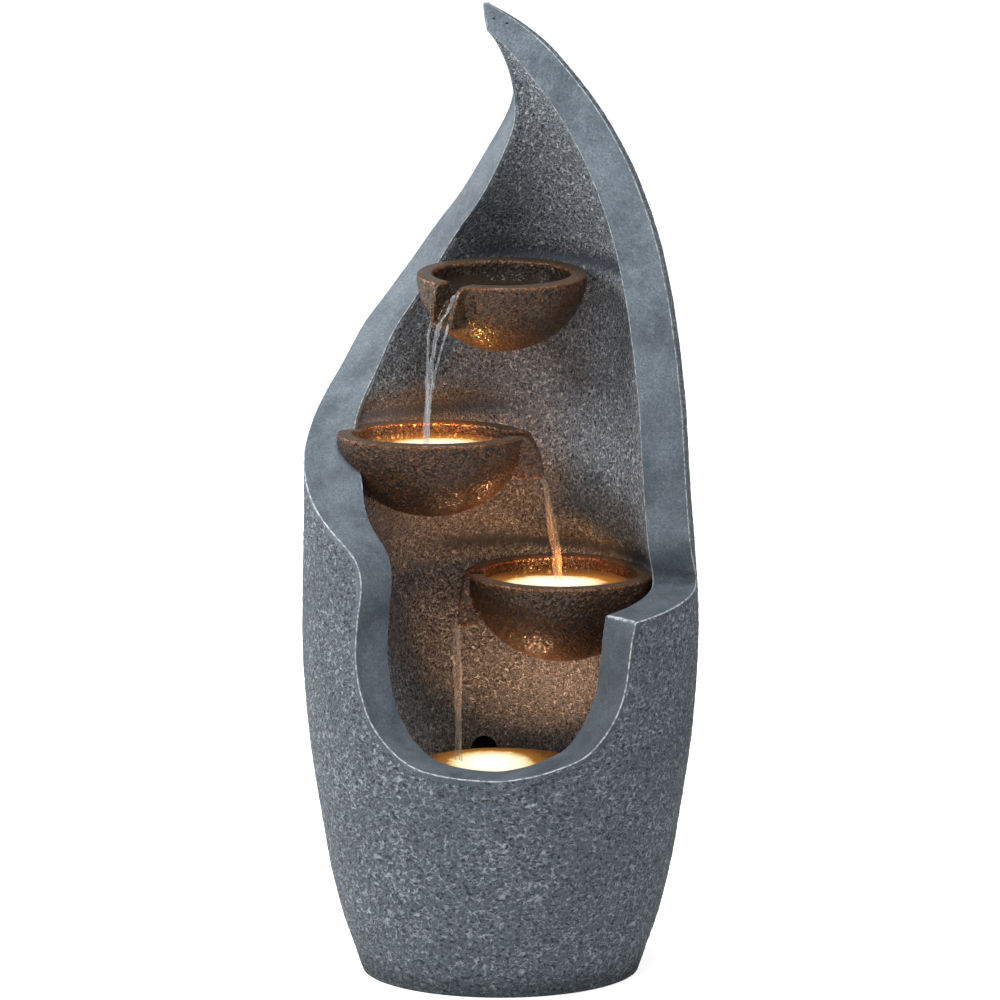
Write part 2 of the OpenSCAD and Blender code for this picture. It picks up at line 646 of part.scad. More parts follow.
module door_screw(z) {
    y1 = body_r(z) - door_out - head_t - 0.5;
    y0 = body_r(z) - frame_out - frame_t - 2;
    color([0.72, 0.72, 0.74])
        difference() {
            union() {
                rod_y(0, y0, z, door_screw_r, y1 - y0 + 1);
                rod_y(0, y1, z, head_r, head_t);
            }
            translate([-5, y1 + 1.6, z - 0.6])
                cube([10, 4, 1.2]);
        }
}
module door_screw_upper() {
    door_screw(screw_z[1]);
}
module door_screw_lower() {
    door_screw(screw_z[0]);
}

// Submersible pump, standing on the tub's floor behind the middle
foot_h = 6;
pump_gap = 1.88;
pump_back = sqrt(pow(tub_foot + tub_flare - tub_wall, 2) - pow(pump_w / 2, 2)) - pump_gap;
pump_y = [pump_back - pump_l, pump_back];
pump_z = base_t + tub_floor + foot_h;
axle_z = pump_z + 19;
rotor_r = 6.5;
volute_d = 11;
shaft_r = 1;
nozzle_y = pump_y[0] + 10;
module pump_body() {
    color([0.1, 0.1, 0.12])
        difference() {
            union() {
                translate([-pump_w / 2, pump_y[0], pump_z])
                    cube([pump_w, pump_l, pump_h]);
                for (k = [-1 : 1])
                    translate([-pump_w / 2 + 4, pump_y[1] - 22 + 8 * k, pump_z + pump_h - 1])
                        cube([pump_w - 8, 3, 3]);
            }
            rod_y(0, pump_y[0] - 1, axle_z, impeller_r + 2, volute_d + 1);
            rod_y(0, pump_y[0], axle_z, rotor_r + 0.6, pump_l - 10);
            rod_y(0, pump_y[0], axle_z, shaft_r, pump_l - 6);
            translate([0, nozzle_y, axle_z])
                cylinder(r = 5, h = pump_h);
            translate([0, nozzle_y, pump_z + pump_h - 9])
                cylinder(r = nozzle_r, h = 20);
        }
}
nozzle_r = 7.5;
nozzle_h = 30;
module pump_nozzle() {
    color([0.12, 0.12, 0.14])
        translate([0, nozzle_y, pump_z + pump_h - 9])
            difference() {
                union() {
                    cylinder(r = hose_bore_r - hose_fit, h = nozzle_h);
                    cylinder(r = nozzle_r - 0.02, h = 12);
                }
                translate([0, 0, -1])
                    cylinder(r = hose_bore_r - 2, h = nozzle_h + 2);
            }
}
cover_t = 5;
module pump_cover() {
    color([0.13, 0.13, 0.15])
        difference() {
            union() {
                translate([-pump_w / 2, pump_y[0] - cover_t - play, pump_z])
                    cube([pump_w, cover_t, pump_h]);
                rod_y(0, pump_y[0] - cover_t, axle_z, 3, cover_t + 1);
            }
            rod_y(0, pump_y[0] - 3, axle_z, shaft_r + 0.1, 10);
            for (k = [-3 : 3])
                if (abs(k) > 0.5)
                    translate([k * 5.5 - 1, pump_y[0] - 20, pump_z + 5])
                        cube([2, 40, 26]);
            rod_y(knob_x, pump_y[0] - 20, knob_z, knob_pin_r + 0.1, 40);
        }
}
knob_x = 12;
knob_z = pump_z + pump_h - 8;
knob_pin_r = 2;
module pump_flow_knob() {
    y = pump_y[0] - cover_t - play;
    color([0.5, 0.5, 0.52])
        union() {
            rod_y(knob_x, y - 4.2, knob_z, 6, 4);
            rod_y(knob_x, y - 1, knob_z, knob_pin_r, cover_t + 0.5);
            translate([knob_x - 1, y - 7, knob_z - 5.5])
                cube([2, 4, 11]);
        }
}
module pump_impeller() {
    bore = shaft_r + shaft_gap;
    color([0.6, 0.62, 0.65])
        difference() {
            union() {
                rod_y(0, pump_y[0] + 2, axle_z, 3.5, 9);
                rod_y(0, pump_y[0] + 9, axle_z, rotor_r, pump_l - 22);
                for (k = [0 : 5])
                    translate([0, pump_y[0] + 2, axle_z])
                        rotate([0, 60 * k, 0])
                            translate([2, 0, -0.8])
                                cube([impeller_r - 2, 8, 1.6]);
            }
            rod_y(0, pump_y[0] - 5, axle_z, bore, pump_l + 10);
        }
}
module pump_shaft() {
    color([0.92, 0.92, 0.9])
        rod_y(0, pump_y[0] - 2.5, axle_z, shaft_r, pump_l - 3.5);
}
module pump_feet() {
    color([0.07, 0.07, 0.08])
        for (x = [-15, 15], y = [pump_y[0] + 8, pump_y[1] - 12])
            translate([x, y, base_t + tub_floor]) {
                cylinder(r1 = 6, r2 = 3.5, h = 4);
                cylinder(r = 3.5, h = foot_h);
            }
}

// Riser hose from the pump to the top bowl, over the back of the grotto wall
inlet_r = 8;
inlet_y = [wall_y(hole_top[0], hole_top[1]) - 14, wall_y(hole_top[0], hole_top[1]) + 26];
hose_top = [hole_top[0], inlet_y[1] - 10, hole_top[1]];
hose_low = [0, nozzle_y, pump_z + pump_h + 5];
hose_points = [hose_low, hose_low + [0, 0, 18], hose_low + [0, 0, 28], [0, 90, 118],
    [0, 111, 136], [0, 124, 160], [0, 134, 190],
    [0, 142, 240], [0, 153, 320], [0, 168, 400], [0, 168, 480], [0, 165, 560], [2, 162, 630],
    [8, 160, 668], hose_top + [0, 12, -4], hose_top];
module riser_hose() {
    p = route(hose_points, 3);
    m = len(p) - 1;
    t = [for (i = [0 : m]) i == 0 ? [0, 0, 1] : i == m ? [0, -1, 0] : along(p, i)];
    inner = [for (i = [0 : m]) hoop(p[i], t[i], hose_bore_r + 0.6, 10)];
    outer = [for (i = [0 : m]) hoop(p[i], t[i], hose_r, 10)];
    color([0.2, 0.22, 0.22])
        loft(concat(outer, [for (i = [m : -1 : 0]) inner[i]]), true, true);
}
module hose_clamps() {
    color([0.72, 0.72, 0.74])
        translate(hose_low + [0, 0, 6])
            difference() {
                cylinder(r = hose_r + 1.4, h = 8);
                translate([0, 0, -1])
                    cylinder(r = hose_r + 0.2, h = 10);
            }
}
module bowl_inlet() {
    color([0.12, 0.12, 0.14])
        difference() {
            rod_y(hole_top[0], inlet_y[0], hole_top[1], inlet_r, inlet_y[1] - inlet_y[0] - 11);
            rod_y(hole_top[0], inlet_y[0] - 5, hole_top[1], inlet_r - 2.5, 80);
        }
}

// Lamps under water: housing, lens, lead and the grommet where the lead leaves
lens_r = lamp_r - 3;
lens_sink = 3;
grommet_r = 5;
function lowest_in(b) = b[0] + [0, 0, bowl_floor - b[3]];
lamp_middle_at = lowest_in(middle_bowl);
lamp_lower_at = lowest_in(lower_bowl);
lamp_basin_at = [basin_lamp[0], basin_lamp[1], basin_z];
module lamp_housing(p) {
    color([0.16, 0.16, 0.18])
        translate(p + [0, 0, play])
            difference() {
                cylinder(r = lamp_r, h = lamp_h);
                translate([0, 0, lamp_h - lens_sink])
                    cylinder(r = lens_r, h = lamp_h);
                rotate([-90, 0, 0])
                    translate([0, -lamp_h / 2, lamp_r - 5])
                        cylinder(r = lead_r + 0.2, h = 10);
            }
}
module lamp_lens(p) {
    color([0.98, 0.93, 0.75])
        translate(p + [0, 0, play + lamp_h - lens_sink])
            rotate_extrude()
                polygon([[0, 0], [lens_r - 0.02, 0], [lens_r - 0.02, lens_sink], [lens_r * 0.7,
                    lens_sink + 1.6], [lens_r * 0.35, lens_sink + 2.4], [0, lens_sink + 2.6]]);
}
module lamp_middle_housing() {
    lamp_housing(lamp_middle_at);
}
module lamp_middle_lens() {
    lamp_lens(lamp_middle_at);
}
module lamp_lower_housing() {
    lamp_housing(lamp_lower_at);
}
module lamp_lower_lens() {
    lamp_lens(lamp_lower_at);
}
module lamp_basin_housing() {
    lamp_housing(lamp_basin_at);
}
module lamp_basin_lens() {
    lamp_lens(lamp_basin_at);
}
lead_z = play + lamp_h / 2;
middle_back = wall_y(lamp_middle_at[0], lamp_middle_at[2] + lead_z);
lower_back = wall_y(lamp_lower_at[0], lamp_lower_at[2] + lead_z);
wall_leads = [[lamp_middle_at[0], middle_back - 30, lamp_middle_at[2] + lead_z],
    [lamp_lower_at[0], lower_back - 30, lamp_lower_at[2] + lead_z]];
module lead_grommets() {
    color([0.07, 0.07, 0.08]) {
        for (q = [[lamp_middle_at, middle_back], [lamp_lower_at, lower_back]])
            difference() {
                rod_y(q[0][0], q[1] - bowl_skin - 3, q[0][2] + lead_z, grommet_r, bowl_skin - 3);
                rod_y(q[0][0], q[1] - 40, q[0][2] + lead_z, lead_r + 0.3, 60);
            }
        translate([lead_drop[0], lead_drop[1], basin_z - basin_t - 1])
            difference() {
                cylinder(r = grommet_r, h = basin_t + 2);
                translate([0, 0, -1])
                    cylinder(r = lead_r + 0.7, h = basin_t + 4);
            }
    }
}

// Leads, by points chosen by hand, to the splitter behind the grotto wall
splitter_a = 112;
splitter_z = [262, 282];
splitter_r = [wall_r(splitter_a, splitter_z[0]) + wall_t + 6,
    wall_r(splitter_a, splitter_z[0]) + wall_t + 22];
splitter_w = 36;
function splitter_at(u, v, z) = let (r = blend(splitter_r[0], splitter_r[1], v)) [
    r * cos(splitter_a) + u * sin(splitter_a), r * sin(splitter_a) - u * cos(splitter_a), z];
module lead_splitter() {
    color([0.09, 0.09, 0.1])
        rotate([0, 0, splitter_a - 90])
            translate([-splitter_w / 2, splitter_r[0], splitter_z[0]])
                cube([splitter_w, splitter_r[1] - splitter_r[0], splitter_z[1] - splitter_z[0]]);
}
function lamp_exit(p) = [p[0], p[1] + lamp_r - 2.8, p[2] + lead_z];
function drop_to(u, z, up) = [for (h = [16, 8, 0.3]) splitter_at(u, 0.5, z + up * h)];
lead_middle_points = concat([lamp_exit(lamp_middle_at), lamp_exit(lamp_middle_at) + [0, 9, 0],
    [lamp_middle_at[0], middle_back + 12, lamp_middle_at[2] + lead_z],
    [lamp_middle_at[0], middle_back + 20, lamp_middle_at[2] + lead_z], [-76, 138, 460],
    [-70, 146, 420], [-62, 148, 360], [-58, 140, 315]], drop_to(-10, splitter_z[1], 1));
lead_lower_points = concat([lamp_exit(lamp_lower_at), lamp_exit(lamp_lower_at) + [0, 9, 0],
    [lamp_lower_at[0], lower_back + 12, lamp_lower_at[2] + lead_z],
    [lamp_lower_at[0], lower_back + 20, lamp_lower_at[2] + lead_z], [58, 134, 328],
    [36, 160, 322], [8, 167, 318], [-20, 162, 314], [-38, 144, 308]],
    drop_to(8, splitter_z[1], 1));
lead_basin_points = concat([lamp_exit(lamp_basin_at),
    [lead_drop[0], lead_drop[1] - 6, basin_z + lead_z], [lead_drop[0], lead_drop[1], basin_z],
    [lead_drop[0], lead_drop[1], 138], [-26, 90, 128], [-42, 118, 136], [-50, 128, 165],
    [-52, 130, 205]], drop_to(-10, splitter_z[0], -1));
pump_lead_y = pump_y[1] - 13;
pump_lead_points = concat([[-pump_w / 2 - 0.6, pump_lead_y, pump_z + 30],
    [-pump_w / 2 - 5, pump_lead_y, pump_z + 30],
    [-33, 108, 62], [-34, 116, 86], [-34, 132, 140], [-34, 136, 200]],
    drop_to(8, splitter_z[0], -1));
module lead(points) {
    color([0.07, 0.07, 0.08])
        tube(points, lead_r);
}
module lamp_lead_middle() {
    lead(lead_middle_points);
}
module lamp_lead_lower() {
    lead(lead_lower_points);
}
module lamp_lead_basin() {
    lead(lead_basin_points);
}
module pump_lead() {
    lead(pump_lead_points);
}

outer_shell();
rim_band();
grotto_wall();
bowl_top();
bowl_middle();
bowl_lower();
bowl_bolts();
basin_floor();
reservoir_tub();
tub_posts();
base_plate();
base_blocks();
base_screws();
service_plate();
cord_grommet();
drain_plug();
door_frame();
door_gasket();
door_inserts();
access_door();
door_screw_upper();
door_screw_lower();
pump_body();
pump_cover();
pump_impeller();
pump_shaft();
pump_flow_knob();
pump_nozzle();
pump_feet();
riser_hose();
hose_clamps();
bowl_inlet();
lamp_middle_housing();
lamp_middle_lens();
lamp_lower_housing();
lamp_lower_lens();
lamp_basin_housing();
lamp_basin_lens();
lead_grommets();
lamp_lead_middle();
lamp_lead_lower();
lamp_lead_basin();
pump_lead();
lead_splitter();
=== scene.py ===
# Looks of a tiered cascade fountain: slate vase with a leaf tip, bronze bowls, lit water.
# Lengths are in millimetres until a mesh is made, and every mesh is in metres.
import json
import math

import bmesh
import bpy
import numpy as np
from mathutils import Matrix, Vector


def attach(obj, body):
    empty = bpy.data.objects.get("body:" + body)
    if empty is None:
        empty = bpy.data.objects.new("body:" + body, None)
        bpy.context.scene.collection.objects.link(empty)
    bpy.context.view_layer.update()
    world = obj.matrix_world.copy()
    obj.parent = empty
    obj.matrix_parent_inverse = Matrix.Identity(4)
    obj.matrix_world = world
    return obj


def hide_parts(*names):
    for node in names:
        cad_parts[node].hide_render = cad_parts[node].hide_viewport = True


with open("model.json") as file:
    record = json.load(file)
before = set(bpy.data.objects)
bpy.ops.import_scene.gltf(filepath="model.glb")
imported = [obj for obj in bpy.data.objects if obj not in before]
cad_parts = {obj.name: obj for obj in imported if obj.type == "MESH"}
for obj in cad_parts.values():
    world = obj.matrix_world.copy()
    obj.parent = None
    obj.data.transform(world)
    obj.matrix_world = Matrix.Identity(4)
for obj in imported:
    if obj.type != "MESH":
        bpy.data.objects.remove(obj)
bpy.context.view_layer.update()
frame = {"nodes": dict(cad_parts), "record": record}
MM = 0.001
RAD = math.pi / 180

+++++

What is required: Using the material above, reproduce exactly the line that contains "obj.matrix_world = world" and all lines after it through the last one, and only those.

Exercise result:
    obj.matrix_world = world
    return obj


def hide_parts(*names):
    for node in names:
        cad_parts[node].hide_render = cad_parts[node].hide_viewport = True


with open("model.json") as file:
    record = json.load(file)
before = set(bpy.data.objects)
bpy.ops.import_scene.gltf(filepath="model.glb")
imported = [obj for obj in bpy.data.objects if obj not in before]
cad_parts = {obj.name: obj for obj in imported if obj.type == "MESH"}
for obj in cad_parts.values():
    world = obj.matrix_world.copy()
    obj.parent = None
    obj.data.transform(world)
    obj.matrix_world = Matrix.Identity(4)
for obj in imported:
    if obj.type != "MESH":
        bpy.data.objects.remove(obj)
bpy.context.view_layer.update()
frame = {"nodes": dict(cad_parts), "record": record}
MM = 0.001
RAD = math.pi / 180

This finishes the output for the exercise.